Work instructions :: Reproduce the span that opens at the line containing "const collarLeft = channelRadius" and closes at the line containing "obj.data.transform(world)", both lines included, without alteration and without any other line.

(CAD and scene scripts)
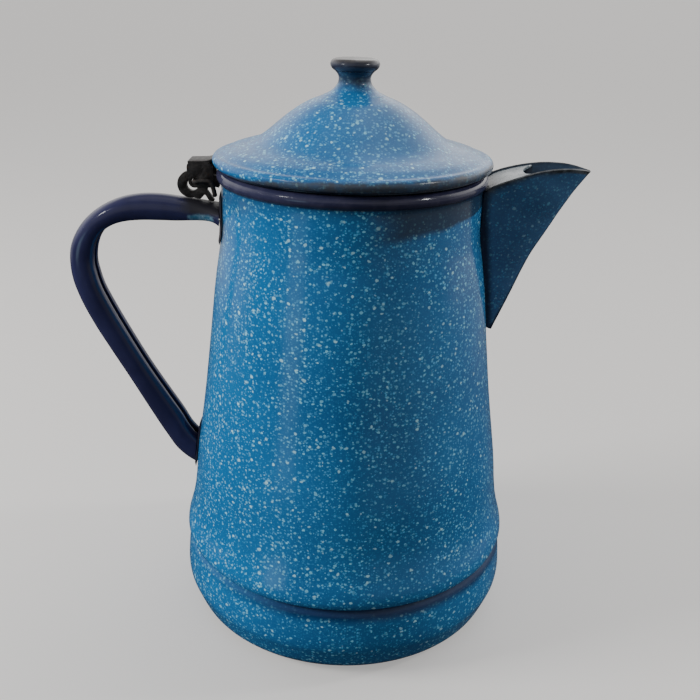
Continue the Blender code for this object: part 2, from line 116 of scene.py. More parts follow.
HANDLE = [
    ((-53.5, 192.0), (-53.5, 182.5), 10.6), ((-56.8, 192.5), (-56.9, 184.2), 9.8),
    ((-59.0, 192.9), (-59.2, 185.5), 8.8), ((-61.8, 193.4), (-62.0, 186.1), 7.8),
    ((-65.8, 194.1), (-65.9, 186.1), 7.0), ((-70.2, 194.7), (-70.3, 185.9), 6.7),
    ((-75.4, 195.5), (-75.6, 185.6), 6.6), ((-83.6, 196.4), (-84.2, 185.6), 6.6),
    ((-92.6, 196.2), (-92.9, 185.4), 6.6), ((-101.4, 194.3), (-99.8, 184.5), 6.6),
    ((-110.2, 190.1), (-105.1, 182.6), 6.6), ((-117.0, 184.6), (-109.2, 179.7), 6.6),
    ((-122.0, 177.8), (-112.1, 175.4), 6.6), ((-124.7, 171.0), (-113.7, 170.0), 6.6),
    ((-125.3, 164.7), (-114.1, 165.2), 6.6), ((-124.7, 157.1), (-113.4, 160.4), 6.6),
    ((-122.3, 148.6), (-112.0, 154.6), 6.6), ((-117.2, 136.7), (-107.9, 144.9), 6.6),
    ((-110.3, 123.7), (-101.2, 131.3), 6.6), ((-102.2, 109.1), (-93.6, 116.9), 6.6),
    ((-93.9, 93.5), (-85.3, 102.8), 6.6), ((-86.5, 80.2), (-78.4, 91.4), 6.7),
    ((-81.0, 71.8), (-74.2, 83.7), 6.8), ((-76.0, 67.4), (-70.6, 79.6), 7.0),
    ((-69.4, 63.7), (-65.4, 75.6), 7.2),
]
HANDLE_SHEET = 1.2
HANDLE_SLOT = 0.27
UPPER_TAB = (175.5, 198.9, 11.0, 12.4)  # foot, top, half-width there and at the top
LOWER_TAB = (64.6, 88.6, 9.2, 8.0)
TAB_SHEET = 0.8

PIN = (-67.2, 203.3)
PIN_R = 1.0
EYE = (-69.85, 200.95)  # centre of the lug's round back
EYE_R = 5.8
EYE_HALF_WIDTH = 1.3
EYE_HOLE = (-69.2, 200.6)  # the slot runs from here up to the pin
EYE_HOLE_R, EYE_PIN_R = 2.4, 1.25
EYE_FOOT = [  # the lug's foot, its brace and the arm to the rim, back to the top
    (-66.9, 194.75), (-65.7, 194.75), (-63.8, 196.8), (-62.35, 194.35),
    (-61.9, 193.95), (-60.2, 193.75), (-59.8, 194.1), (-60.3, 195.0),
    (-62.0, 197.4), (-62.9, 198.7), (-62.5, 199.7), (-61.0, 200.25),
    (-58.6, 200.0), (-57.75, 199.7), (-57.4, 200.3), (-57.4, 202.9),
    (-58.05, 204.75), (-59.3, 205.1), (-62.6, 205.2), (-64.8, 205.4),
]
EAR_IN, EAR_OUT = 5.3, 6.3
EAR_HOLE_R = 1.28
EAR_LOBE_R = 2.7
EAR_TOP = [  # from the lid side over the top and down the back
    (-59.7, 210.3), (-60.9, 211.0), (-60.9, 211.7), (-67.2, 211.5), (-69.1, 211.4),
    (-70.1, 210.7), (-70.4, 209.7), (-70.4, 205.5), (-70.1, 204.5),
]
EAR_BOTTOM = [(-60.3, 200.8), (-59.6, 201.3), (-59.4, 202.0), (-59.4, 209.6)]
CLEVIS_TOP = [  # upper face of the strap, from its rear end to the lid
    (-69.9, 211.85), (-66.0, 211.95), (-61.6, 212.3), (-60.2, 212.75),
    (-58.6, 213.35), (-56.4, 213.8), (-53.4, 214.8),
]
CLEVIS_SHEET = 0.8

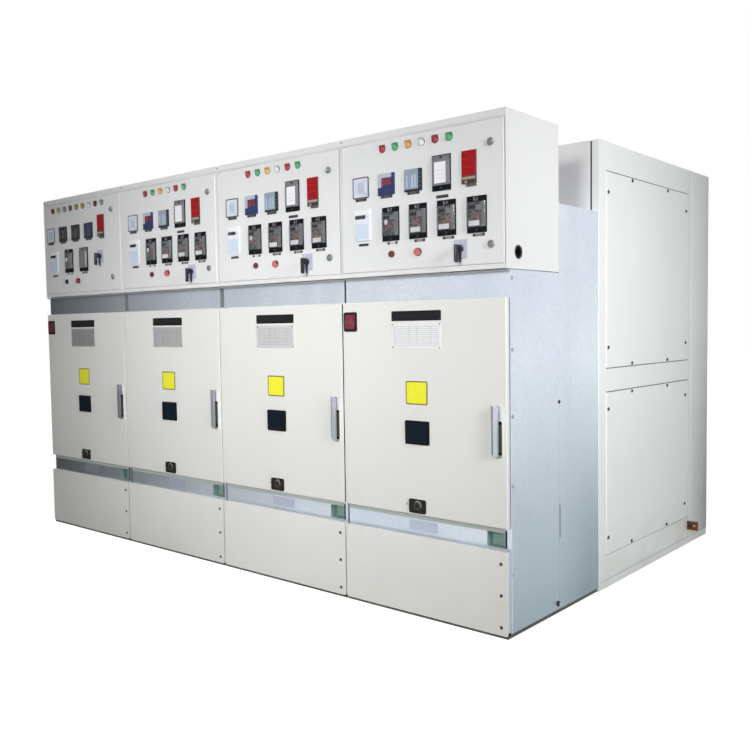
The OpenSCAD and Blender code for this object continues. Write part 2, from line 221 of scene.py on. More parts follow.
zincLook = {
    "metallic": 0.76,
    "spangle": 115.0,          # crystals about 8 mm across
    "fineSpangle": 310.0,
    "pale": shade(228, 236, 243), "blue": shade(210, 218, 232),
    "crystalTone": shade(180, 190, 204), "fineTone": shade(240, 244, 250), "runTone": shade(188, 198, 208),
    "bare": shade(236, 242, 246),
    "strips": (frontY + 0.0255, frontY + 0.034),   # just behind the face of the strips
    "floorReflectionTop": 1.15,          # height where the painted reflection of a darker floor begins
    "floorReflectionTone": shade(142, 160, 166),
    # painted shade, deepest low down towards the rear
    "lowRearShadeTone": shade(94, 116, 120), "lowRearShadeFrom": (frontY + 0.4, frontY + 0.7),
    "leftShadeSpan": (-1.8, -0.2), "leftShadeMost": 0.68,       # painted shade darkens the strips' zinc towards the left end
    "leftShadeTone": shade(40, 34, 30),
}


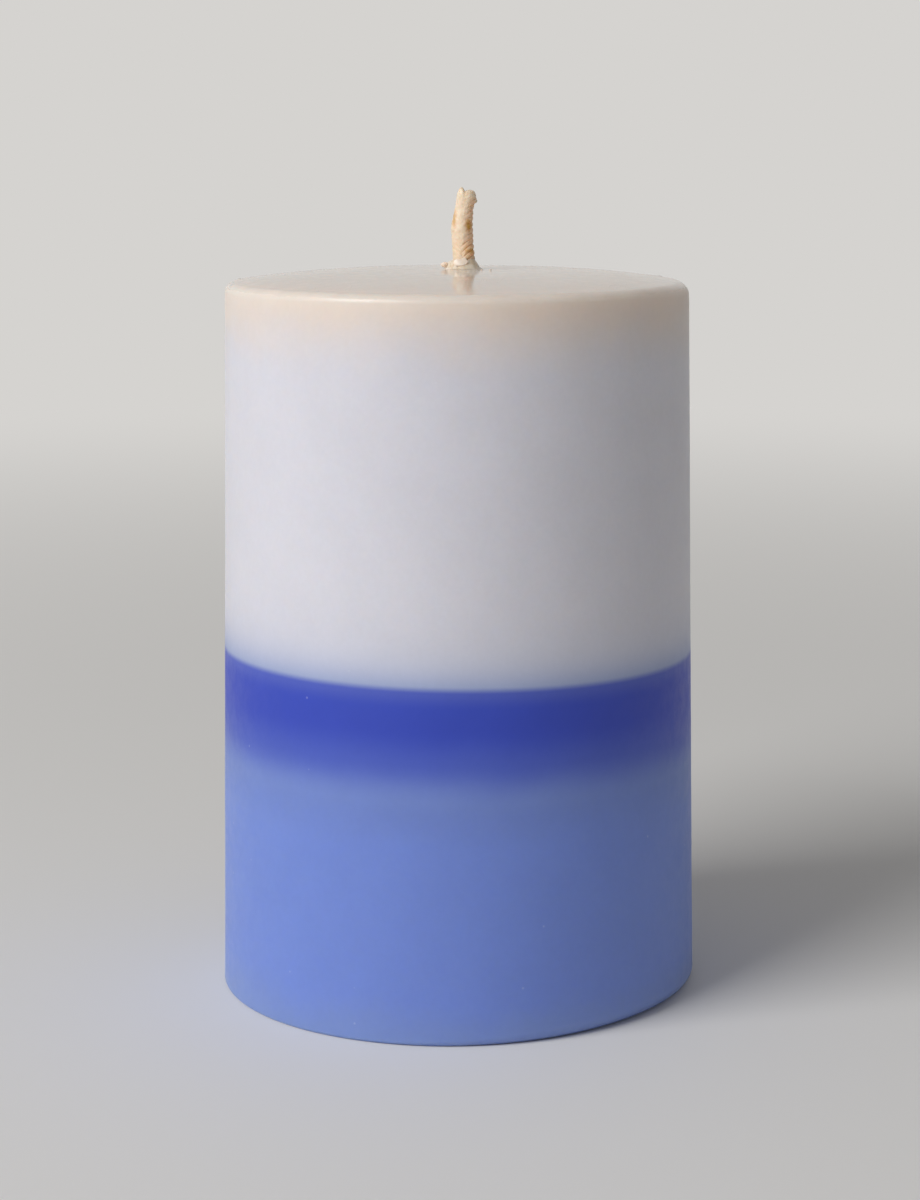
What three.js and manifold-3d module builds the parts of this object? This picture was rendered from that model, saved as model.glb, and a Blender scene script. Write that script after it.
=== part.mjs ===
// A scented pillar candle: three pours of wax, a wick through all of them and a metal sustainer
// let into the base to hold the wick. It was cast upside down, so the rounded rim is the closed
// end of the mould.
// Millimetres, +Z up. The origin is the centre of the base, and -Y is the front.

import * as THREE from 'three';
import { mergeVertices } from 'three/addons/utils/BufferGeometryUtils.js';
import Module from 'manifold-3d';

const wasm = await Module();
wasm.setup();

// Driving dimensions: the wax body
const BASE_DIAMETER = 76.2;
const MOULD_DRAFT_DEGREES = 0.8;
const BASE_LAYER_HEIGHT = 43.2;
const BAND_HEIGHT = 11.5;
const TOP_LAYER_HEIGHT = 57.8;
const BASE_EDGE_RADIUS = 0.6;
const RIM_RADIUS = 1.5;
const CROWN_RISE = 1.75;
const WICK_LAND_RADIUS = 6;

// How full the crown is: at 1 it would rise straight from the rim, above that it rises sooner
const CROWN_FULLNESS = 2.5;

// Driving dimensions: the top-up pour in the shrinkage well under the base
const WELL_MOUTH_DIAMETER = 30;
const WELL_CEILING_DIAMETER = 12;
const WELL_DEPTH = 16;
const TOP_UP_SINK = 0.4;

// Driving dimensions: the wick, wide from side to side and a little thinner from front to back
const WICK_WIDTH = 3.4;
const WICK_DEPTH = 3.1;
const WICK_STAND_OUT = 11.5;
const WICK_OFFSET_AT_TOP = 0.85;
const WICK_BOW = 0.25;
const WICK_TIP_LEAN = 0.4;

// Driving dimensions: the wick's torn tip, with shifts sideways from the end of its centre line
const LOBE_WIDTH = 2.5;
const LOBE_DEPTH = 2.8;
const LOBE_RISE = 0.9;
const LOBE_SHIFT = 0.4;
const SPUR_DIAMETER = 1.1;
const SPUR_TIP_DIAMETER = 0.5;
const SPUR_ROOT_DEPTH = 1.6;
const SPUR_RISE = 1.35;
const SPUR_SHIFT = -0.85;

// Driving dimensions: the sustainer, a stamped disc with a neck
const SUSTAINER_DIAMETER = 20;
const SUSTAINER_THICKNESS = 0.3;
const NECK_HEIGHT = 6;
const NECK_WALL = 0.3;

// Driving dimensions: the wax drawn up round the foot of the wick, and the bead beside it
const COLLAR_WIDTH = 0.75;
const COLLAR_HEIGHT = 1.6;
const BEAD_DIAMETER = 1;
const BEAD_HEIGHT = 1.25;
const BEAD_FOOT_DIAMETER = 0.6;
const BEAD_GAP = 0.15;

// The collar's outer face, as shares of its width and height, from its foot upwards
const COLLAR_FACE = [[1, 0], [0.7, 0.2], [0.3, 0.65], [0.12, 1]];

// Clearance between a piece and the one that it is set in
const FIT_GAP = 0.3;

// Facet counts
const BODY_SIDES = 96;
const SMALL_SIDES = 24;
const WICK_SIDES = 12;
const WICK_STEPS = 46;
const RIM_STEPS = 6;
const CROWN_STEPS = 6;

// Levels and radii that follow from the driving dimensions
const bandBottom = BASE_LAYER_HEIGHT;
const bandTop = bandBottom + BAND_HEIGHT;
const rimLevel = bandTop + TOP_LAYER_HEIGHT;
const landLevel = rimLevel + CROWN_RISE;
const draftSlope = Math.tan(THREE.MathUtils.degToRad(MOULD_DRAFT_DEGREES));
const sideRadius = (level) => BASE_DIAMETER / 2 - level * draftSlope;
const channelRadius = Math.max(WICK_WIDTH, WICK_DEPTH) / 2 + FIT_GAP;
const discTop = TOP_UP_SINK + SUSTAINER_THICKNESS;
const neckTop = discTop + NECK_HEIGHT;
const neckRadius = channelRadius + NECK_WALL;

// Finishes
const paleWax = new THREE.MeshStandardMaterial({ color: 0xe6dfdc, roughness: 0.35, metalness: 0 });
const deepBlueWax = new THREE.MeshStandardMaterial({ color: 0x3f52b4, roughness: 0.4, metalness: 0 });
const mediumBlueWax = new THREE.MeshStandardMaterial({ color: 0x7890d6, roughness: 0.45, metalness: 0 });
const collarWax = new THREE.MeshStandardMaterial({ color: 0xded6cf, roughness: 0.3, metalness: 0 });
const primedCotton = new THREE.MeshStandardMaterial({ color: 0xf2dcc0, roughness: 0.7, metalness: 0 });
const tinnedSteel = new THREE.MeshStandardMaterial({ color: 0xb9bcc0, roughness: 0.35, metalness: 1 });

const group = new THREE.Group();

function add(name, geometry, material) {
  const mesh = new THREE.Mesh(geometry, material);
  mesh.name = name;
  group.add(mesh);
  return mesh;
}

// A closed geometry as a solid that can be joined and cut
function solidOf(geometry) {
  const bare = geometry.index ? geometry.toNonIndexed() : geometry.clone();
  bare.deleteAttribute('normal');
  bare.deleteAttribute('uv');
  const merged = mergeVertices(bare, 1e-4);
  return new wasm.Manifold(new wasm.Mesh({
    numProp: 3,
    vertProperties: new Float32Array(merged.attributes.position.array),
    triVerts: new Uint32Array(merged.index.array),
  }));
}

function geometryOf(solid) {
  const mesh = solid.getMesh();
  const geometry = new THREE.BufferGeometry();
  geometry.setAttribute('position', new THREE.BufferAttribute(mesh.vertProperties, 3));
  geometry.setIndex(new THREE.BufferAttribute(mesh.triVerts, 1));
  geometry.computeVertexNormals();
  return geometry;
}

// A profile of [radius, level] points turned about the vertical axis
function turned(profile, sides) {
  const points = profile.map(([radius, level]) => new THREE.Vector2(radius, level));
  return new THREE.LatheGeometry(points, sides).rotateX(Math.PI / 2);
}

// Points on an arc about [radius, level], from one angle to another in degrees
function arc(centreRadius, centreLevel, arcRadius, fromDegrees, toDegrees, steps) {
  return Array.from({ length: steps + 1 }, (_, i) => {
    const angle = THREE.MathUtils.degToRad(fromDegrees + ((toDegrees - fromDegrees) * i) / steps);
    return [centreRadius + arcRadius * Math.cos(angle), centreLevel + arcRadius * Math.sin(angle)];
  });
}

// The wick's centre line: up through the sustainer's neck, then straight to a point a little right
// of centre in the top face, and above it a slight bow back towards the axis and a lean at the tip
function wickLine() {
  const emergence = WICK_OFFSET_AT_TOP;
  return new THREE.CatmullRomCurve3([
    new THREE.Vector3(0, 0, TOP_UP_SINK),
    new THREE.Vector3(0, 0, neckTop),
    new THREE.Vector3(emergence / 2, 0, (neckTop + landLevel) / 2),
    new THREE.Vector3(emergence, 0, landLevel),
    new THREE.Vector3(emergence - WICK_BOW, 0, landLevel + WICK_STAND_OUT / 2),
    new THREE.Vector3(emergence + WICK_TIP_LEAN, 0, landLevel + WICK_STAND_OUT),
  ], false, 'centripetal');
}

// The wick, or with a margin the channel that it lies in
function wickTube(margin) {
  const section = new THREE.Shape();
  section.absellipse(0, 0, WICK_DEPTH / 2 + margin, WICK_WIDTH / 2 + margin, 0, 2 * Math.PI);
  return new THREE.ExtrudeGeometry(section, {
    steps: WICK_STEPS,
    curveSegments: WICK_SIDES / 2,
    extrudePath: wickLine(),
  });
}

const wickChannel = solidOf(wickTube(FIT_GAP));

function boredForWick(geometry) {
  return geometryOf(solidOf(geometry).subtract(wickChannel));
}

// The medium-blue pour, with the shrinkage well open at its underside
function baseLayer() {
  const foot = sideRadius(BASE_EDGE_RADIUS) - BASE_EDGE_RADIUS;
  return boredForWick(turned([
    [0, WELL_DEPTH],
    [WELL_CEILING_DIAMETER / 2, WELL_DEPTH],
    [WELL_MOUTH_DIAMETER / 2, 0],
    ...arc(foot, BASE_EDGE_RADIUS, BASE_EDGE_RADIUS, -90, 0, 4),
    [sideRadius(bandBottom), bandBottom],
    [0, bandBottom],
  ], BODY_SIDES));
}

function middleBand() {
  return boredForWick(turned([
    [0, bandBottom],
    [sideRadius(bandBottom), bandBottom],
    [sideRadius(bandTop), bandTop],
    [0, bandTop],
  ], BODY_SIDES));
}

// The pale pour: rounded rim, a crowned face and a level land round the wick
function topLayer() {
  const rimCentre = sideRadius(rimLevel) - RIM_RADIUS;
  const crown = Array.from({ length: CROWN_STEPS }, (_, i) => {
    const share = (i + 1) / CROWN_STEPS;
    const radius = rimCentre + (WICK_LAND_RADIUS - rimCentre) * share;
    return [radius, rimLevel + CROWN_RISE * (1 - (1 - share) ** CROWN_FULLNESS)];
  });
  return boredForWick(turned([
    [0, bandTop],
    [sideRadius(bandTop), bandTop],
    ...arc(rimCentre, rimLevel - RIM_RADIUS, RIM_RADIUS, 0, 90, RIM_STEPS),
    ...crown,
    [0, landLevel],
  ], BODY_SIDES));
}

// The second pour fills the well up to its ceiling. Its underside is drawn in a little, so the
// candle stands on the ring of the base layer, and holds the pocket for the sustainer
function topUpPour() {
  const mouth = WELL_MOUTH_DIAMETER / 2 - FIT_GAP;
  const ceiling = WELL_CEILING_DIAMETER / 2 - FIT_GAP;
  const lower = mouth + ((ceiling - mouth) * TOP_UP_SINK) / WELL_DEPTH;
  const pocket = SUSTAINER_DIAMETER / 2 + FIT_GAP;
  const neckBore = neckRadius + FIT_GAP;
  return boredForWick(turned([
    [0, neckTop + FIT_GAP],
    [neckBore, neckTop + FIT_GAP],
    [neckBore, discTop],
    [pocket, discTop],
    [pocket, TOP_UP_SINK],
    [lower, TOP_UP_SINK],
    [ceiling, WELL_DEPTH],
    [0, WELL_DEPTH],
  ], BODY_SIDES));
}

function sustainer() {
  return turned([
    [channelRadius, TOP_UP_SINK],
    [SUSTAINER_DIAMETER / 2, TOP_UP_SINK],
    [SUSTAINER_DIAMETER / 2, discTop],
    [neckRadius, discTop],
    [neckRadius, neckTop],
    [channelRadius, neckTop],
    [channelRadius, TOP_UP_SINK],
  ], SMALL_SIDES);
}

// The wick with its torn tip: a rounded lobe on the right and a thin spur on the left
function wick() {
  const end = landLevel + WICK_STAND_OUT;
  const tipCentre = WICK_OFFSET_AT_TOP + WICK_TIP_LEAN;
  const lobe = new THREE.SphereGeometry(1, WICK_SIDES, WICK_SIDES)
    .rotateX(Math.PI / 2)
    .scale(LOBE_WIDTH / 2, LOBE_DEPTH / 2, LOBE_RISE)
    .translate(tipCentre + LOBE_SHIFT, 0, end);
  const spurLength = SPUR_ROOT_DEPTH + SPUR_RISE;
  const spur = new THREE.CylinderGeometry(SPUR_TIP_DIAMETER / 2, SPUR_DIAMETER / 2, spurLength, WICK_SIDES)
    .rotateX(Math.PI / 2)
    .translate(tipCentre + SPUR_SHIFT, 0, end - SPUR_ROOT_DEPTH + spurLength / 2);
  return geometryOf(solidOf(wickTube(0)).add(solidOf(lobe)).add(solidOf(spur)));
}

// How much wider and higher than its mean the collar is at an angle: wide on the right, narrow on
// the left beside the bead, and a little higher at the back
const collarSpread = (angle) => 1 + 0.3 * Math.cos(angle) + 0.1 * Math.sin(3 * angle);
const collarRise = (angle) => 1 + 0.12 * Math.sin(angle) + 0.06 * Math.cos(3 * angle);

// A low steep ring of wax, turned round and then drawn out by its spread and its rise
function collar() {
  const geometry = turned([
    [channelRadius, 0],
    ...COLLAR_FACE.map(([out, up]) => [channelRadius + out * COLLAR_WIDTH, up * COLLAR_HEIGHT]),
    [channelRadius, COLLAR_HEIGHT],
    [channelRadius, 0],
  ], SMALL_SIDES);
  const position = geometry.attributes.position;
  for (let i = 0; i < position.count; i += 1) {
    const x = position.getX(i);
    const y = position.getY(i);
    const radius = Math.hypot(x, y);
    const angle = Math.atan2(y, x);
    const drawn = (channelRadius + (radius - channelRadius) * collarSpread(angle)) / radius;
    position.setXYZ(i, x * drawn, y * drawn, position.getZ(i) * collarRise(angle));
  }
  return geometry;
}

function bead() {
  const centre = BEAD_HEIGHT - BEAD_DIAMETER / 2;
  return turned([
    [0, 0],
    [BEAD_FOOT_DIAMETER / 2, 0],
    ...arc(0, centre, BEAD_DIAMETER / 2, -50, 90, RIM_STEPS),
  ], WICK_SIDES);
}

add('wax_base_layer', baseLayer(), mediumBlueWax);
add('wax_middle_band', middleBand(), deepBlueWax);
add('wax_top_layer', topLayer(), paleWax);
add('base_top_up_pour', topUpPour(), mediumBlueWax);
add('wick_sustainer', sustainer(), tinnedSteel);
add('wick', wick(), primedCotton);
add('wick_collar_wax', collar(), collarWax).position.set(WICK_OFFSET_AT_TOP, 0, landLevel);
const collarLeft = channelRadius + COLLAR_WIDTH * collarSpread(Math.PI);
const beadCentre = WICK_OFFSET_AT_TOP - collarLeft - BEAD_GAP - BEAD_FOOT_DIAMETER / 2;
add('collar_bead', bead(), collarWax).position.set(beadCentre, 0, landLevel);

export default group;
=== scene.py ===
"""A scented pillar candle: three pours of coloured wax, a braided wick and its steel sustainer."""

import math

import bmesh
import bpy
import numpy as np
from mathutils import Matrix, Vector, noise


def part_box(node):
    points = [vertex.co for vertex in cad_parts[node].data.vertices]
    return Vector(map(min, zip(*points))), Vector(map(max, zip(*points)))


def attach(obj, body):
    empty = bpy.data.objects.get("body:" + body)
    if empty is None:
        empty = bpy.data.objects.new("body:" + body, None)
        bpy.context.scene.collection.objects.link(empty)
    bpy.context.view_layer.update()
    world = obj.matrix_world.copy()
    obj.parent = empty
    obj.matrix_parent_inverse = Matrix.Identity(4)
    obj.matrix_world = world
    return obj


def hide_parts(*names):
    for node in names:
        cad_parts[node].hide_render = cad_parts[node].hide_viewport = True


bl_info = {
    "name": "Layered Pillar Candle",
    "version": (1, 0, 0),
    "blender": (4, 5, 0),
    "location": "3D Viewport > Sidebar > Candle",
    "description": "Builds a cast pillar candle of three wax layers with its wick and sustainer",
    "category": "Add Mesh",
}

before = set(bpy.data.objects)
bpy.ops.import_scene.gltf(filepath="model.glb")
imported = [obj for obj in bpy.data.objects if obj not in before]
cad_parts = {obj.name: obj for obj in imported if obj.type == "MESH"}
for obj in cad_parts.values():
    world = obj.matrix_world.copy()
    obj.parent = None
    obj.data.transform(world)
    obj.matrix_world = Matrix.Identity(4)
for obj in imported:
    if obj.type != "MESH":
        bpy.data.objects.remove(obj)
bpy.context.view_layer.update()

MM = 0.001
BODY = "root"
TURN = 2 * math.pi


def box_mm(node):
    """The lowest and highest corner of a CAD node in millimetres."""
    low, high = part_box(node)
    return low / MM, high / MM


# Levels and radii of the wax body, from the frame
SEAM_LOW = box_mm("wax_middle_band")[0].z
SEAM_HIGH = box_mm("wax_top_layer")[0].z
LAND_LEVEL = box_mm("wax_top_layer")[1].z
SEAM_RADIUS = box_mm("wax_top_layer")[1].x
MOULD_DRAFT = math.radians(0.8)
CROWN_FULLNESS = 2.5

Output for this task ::
const collarLeft = channelRadius + COLLAR_WIDTH * collarSpread(Math.PI);
const beadCentre = WICK_OFFSET_AT_TOP - collarLeft - BEAD_GAP - BEAD_FOOT_DIAMETER / 2;
add('collar_bead', bead(), collarWax).position.set(beadCentre, 0, landLevel);

export default group;
=== scene.py ===
"""A scented pillar candle: three pours of coloured wax, a braided wick and its steel sustainer."""

import math

import bmesh
import bpy
import numpy as np
from mathutils import Matrix, Vector, noise


def part_box(node):
    points = [vertex.co for vertex in cad_parts[node].data.vertices]
    return Vector(map(min, zip(*points))), Vector(map(max, zip(*points)))


def attach(obj, body):
    empty = bpy.data.objects.get("body:" + body)
    if empty is None:
        empty = bpy.data.objects.new("body:" + body, None)
        bpy.context.scene.collection.objects.link(empty)
    bpy.context.view_layer.update()
    world = obj.matrix_world.copy()
    obj.parent = empty
    obj.matrix_parent_inverse = Matrix.Identity(4)
    obj.matrix_world = world
    return obj


def hide_parts(*names):
    for node in names:
        cad_parts[node].hide_render = cad_parts[node].hide_viewport = True


bl_info = {
    "name": "Layered Pillar Candle",
    "version": (1, 0, 0),
    "blender": (4, 5, 0),
    "location": "3D Viewport > Sidebar > Candle",
    "description": "Builds a cast pillar candle of three wax layers with its wick and sustainer",
    "category": "Add Mesh",
}

before = set(bpy.data.objects)
bpy.ops.import_scene.gltf(filepath="model.glb")
imported = [obj for obj in bpy.data.objects if obj not in before]
cad_parts = {obj.name: obj for obj in imported if obj.type == "MESH"}
for obj in cad_parts.values():
    world = obj.matrix_world.copy()
    obj.parent = None
    obj.data.transform(world)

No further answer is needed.